Aim of the task:
Copy every line of the data that contains the string "their".

The data:
'''

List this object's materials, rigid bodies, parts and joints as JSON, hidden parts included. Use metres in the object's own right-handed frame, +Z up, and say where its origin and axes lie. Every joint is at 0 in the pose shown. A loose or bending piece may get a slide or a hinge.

'''
'''

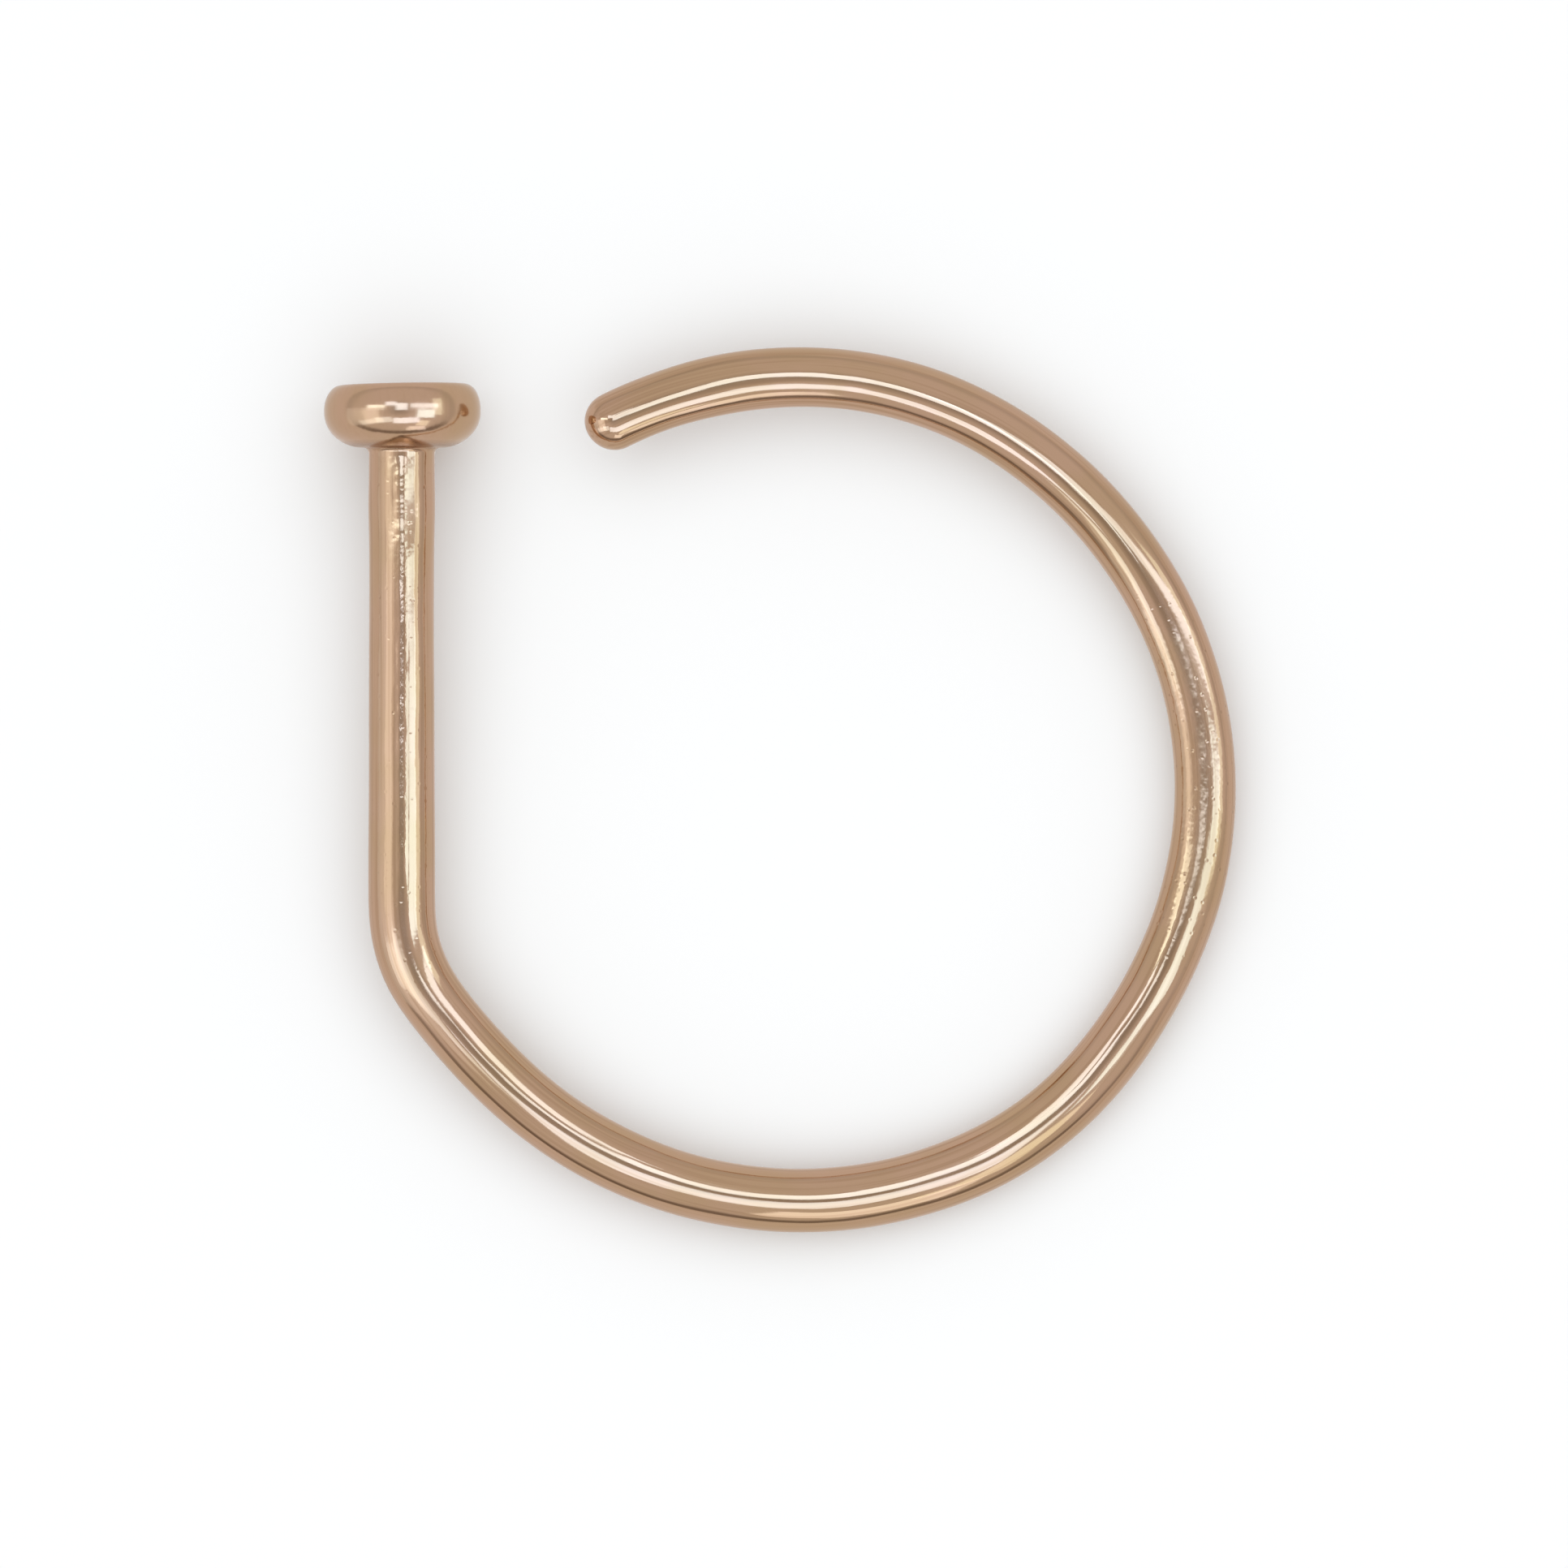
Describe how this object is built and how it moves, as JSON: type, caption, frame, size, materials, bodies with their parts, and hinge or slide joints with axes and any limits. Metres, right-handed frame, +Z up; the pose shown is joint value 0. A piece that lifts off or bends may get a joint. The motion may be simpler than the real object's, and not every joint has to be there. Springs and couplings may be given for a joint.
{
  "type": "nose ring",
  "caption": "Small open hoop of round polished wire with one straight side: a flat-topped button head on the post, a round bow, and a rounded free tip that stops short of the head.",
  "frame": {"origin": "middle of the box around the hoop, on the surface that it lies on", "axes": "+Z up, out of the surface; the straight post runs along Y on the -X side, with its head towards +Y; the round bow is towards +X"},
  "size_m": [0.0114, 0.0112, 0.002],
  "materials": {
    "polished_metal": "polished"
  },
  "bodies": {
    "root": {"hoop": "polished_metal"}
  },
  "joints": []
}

'''
'''

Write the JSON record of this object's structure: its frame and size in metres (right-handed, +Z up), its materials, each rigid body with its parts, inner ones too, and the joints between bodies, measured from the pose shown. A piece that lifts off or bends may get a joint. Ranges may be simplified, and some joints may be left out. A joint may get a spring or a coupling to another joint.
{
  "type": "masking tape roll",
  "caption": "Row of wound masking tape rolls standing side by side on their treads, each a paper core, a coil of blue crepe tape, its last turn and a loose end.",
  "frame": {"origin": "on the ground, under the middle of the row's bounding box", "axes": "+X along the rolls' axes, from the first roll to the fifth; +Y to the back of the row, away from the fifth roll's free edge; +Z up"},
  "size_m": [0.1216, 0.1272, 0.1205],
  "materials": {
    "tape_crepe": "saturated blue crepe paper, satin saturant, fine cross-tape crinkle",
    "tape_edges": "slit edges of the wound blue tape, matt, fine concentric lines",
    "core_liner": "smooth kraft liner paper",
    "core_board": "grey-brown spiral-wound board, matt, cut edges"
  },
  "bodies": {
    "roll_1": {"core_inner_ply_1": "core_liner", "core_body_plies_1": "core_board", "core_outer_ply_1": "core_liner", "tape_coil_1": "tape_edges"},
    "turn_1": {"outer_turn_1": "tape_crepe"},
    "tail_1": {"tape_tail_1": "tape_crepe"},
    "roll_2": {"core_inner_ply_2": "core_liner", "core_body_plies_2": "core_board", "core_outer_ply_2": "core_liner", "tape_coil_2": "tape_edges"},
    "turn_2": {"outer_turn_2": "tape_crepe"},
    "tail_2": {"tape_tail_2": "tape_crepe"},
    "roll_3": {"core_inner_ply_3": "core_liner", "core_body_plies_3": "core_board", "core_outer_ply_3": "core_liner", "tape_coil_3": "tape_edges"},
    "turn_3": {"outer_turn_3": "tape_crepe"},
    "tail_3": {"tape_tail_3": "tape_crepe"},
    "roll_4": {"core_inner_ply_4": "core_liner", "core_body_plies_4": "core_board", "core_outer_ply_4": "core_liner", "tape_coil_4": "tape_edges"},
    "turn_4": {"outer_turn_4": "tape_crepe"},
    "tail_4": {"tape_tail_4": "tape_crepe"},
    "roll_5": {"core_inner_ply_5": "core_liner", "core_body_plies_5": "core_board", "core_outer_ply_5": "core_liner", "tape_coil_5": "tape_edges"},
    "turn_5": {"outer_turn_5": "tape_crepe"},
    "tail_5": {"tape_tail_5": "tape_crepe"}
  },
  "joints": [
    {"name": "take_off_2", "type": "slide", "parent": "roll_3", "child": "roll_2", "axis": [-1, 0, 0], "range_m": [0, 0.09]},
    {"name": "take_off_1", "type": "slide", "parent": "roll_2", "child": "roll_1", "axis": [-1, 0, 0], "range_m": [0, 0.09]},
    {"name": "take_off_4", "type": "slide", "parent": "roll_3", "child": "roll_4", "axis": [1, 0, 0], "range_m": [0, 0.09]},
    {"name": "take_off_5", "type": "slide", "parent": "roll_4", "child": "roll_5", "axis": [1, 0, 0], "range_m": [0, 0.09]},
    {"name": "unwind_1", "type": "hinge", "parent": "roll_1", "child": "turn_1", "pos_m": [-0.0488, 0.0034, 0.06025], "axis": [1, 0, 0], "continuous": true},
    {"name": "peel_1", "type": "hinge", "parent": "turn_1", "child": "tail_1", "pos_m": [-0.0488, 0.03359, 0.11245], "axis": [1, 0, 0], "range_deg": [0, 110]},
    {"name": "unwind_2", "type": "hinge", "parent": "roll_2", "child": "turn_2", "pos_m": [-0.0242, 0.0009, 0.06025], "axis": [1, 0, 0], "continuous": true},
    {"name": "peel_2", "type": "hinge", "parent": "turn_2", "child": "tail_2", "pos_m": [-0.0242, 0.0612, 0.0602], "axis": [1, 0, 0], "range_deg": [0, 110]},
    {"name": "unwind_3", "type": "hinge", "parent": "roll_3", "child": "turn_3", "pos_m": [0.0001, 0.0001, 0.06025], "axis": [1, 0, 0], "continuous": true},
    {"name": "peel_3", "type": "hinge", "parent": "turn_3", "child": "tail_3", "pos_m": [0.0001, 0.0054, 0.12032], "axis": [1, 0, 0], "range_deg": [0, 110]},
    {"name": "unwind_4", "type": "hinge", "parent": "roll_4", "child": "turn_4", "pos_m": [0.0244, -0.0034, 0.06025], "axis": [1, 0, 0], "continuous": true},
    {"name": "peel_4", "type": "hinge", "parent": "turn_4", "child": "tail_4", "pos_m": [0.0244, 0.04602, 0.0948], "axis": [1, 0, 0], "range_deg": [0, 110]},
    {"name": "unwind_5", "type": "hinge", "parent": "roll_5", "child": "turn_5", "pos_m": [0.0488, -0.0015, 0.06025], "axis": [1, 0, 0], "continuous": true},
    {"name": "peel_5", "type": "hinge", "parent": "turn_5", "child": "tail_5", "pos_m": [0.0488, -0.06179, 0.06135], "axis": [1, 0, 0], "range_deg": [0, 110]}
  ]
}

'''

Output of the task:
Describe how this object is built and how it moves, as JSON: type, caption, frame, size, materials, bodies with their parts, and hinge or slide joints with axes and any limits. Metres, right-handed frame, +Z up; the pose shown is joint value 0. A piece that lifts off or bends may get a joint. The motion may be simpler than the real object's, and not every joint has to be there. Springs and couplings may be given for a joint.
  "caption": "Row of wound masking tape rolls standing side by side on their treads, each a paper core, a coil of blue crepe tape, its last turn and a loose end.",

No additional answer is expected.